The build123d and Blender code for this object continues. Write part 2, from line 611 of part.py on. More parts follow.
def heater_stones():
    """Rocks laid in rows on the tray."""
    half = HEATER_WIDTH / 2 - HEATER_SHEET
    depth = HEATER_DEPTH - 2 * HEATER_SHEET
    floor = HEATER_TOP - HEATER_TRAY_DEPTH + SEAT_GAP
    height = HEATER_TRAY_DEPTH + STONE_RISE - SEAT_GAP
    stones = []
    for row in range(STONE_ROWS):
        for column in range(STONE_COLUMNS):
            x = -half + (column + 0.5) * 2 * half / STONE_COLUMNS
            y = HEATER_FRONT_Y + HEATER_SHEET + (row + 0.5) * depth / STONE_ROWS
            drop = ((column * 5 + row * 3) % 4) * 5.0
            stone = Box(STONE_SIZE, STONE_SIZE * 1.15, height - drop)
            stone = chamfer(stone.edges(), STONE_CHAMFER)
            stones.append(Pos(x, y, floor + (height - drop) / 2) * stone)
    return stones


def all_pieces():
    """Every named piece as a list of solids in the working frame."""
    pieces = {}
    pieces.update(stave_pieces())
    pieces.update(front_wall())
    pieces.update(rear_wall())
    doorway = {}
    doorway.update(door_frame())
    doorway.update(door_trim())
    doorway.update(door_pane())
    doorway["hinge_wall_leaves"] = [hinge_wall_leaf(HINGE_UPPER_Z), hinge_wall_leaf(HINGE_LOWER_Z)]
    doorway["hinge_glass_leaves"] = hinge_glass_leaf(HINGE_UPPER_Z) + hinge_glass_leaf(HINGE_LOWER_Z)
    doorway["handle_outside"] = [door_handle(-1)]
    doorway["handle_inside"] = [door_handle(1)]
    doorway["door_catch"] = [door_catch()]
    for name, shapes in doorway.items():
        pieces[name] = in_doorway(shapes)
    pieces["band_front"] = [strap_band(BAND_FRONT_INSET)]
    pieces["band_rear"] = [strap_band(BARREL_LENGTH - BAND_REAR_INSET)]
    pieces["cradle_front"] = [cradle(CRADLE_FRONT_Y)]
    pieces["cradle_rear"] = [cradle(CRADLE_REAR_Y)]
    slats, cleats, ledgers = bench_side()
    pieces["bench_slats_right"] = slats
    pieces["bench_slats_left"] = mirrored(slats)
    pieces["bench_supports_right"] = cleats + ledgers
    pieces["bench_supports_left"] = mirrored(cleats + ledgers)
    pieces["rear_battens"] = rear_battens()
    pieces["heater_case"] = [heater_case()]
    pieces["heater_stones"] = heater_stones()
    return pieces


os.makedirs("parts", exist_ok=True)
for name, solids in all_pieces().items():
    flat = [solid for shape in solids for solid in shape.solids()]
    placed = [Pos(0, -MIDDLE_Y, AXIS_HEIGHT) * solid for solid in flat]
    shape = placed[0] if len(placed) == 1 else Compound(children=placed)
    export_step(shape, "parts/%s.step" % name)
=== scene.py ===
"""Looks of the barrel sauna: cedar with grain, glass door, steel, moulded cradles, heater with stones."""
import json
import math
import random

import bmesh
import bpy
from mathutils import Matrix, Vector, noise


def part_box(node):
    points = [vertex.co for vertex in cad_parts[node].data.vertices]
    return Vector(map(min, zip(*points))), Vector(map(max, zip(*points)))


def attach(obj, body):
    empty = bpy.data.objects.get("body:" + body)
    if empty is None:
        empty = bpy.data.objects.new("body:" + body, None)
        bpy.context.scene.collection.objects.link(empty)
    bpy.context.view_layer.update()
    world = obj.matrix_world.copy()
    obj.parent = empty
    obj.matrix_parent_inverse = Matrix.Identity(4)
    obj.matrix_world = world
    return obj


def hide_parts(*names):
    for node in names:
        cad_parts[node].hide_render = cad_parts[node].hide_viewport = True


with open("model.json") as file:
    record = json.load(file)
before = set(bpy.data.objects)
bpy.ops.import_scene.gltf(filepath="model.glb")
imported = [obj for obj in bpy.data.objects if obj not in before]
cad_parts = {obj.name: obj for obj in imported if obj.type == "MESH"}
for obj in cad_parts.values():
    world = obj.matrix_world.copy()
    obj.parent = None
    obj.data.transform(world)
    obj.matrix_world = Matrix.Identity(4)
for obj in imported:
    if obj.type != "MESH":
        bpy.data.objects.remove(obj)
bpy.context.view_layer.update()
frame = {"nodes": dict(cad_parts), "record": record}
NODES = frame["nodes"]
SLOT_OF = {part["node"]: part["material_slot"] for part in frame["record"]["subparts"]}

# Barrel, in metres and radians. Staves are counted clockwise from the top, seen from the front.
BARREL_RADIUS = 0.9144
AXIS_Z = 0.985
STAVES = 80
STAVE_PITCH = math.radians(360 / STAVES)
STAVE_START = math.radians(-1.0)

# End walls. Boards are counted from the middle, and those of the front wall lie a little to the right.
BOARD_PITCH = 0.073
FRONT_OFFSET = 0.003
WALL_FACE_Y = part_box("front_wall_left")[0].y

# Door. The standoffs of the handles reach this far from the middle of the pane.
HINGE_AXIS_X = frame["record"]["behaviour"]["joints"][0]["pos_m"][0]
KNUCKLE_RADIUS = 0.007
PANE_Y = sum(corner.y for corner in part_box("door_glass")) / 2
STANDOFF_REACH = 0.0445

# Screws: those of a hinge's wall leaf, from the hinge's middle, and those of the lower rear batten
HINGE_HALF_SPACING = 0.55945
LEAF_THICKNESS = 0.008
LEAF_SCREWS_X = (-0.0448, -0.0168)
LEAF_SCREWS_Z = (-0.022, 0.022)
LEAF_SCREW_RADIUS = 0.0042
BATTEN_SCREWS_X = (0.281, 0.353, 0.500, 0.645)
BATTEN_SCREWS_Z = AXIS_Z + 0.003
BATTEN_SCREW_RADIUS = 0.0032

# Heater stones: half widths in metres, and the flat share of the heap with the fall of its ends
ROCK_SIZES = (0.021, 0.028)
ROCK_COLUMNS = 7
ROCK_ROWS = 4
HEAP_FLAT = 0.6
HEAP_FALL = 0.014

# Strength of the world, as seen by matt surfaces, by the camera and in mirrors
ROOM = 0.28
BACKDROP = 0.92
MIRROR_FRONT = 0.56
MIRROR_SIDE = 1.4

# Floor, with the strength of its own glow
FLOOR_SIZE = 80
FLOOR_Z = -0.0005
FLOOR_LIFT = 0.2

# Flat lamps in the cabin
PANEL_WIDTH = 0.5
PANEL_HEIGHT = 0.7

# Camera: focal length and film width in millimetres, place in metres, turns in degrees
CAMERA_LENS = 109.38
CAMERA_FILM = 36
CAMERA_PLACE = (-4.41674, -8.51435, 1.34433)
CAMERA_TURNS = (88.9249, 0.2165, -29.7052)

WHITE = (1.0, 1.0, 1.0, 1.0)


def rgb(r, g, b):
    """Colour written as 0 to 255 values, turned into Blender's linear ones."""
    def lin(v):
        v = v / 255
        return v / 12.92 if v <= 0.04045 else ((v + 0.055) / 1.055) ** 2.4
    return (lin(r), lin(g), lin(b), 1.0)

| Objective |
Write out each line exactly as it appears, from the line with "for name, solids" up to and including the line with "for node in".

| Task result |
for name, solids in all_pieces().items():
    flat = [solid for shape in solids for solid in shape.solids()]
    placed = [Pos(0, -MIDDLE_Y, AXIS_HEIGHT) * solid for solid in flat]
    shape = placed[0] if len(placed) == 1 else Compound(children=placed)
    export_step(shape, "parts/%s.step" % name)
=== scene.py ===
"""Looks of the barrel sauna: cedar with grain, glass door, steel, moulded cradles, heater with stones."""
import json
import math
import random

import bmesh
import bpy
from mathutils import Matrix, Vector, noise


def part_box(node):
    points = [vertex.co for vertex in cad_parts[node].data.vertices]
    return Vector(map(min, zip(*points))), Vector(map(max, zip(*points)))


def attach(obj, body):
    empty = bpy.data.objects.get("body:" + body)
    if empty is None:
        empty = bpy.data.objects.new("body:" + body, None)
        bpy.context.scene.collection.objects.link(empty)
    bpy.context.view_layer.update()
    world = obj.matrix_world.copy()
    obj.parent = empty
    obj.matrix_parent_inverse = Matrix.Identity(4)
    obj.matrix_world = world
    return obj


def hide_parts(*names):
    for node in names:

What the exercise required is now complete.